Pour trouver les racines de ce projet dément, il faut remonter à l’enregistrement de la dernière chanson de Blur au grand complet “Music Is My Radar”, à l’occasion de la sortie de leur album Best Of avec ces paroles : « Tony Allen got me dancing ». Contacté par Allen après cet hommage, Damon contribue en 2002 à l’album Home Cooking sur la sublime chanson “Every Season”. Devenus amis, ils décident de se faire la belle au Nigeria, à Lagos, pour enregistrer avec Tong et Burton. Mais Damon n’est pas satisfait du résultat et Burton souhaite un album plus londonien. Alors, Paul Simonon entre dans la danse et le projet prend sa tournure finale
Le résultat ? Un album puissant, aux sons lourds mais mélodieux, qui furète du côté du dub, du reggae même, vient faire un petit coup de Clash, se range vers les Specials puis revient vers Blur. GBQ est un opus à écouter, réécouter, une coquille dure sur laquelle il faut insister avant de pourvoir la briser. Des chansons qui évoquent Londres (“The Marble Arch”, une rivière, des collines, et le port de Tilbury…) et, selon Damon, « what it means to be English right now », dans une Angleterre au climat politique et social pesant. Sa voix flegmatique, voire blasée, se fond parfaitement avec l’avalanche de sons : guitare, clavier, piano, basse, batterie, violons ou choeurs.

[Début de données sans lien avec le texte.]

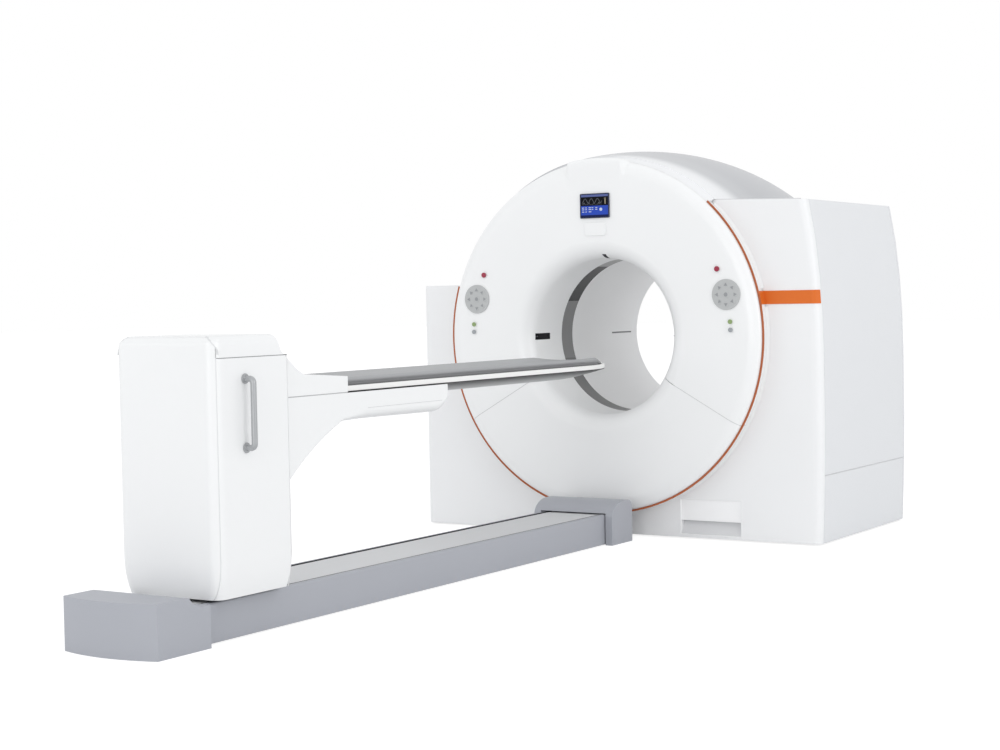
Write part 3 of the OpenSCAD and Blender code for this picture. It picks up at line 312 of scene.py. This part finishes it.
# ---------------------------------------------------------------- tunnel
# The tunnel's liner is a pale tube behind a dark see-through band, where
# the rays leave. The slots in the liner let the laser lines out.
liner_finish = paint("liner_finish", (0.91, 0.91, 0.91), 0.42, 0.01, 300, 0.02)
wear(nodes["bore_liner"], liner_finish)
# The band's tone steps darker and lighter with height: painted reflections on its window.
band_tone_and_painted_reflections = paint("band_tone_and_painted_reflections", (0.75, 0.75, 0.75), 0.36, 0.02, 500, 0.02, along=(
    (0, 0, 1), 0.6, 1.4, [(0.0, (0.22, 0.22, 0.22, 1)), (0.35, (0.31, 0.31, 0.31, 1)),
        (0.72, (0.038, 0.038, 0.038, 1)), (0.94, (0.48, 0.48, 0.48, 1))], "CONSTANT"), shine=0.25)
wear(nodes["scan_window"], band_tone_and_painted_reflections)
smoked = paint("smoked_window", (0.010, 0.010, 0.012), 0.45, 0.02, 200, 0.0, shine=0.06)
wear(nodes["laser_windows"], smoked)

# Three small flat lenses of the positioning lasers sit on each window, in
# a row away from the tunnel's axis.
lens_r, lens_flatness, lens_shares = 0.0036, 0.25, (0.22, 0.45, 0.68)
panes = bmesh.new()
panes.from_mesh(nodes["laser_windows"].data)
bmesh.ops.remove_doubles(panes, verts=panes.verts, dist=2e-5)
pane_tree = BVHTree.FromBMesh(panes)
left_over = dict.fromkeys(panes.verts)
lenses = bmesh.new()
while left_over:
    first = next(iter(left_over))
    del left_over[first]
    pane = [first]
    for vert in pane:
        for edge in vert.link_edges:
            other = edge.other_vert(vert)
            if other in left_over:
                del left_over[other]
                pane.append(other)
    outward = [Vector((v.co.x, 0, v.co.z - axis_z)) for v in pane]
    way = sum(outward, Vector()).normalized()
    reach = [point.dot(way) for point in outward]
    for share in lens_shares:
        out = min(reach) + share * (max(reach) - min(reach))
        hit = pane_tree.ray_cast(way * out + Vector((0, -0.3, axis_z)), Vector((0, 1, 0)))[0]
        if hit:
            bmesh.ops.create_uvsphere(lenses, u_segments=16, v_segments=8, radius=lens_r,
                matrix=Matrix.Translation(hit) @ Matrix.Diagonal((1, lens_flatness, 1, 1)))
panes.free()
placed(lenses, "laser_lenses", "gantry", "window_dark",
    paint("laser_lens", (0.16, 0.16, 0.175), 0.4, 0.02, 300, 0.0, shine=0.2))

# A dark lens strip lies in each of the liner's two slots.
strip_x, strip_y, strip_size = 0.3915, 0.8735, (0.0018, 0.220, 0.0074)
strips = bmesh.new()
for side in (-1, 1):
    bmesh.ops.create_cube(strips, size=1.0,
        matrix=Matrix.Translation((side * strip_x, strip_y, axis_z))
        @ Matrix.Diagonal((*strip_size, 1)))
placed(strips, "slot_strips", "gantry", "window_dark",
    paint("strip_dark", (0.16, 0.16, 0.165), 0.3, 0.02, 300, 0.0))

# ---------------------------------------------------------- accent trim
# The orange trim is one moulding: a thin ring round the cover's rim, and a
# bar along the right cabinet that wraps its corner. The ring is painted
# darker and browner than the bar: painted shade of its joint.
accent = paint("accent_orange", (0.72, 0.16, 0.022), 0.45, 0.02, 300, 0.02, shine=0.25, along=(
    (0, 1, 0), -0.070, -0.054, [(0.0, (0.60, 0.76, 2.2, 1)), (0.51, (1, 1, 1, 1))], "CONSTANT"))
softened("accent_trim", 0.001, "gantry", "trim_orange", accent)

# -------------------------------------------------------------- cabinets
# Painted sheet panels on both sides of the ring, hung on the base frame:
# two front panels that wrap round their corners, side and rear panels.
front_paint = paint("front_paint", (0.86, 0.865, 0.87), 0.42, 0.006, 500, 0.02, coat=0.1)
side_paint = paint("side_paint", (0.76, 0.77, 0.785), 0.45, 0.006, 500, 0.02, coat=0.1)
softened("front_panel_right", 0.003, "gantry", "panel_white", front_paint)
softened("front_panel_left", 0.003, "gantry", "panel_white", front_paint)
softened("side_panels", 0.003, "gantry", "side_grey", side_paint)
softened("rear_panels", 0.003, "gantry", "side_grey", side_paint)
# The vent's face is painted whiter than the panels round it: painted light that offsets the shade in
# its recess.
vent_white_and_painted_light = paint("vent_white", (0.94, 0.942, 0.945), 0.42, 0.006, 500, 0.02)
softened("foot_vent", 0.001, "gantry", "panel_white", vent_white_and_painted_light)


def slab(form, x, y, z, turn=None):
    """Adds a box between two places on each axis, turned about its middle."""
    middle = Vector(((x[0] + x[1]) / 2, (y[0] + y[1]) / 2, (z[0] + z[1]) / 2))
    size = Matrix.Diagonal((x[1] - x[0], y[1] - y[0], z[1] - z[0], 1))
    bmesh.ops.create_cube(form, size=1.0,
        matrix=Matrix.Translation(middle) @ (turn or Matrix.Identity(4)) @ size)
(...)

L’album ouvre sur la lo-fi acoustique d’“History Song”, enchaîne sur une ballade plus légère mais moins aboutie “80’s Life”, puis reprend du souffle avec “Northern Whale” et sa géniale rythmique. Sur le second single “Kingdom of Doom”, sur lequel Danger Mouse fait les percus, la voix d’Albarn offre ce qu’elle a de plus beau pour chanter le désarroi : « Drink all day coz’ the country’s at war ». Immédiatement suivi par l’atmosphérique “Herculean”, premier single bluffant, amuse-gueule sorti fin octobre. Damon glisse ensuite “Behind The Sun”, une ballade intemporelle, puis arrive “The Bunting Song” et son clavier délicat.
Et GBQ ne s’essouffle pas. Les sifflotements obsédants qui achèvent “Nature Springs” viennent se loger dans nos têtes juste à côté de ceux de Young Folks de Peter, Bjorn and John. Ça siffle encore sur “Soldier’s Tale”, plus quelconque mais porté par la guitare asséchée de Simon Tong. Vient alors le puissant “Three Changes” et sa touche dub qui nous dévoile ce dont il est vraiment question dans cet album: « A stroppy little island of mixed-up people » (cette petite île têtue d’un peuple contrasté). “Green Fields”, une adaptation d’une chanson qu’Albarn avait écrite plusieurs années plus tôt, sent le Blur à plein nez.
La chanson-titre qui clôt l’album est jubilatoire : sept minutes de pure folie qui débutent par un piano vibrant, pénétrant. Albarn ne pouvait rester sur une note pessimiste : « The sun came out of the clouds » annonce-t-il, preuve qu’il croit encore en cette Angleterre qu’il aime tant. Ensuite, c’est le déchaînement, la prise de vitesse, chaque musicien y exposant son savoir-faire pour mettre un point d’orgue à ce que l’on avait tout de même déjà compris : ces gars-là jouent ensemble, pas les uns à côté des autres. GBQ est un album brillant, actuel, de ceux qui deviennent des disques de chevet. Le pari d’Albarn est réussi. Encore un. Au suivant.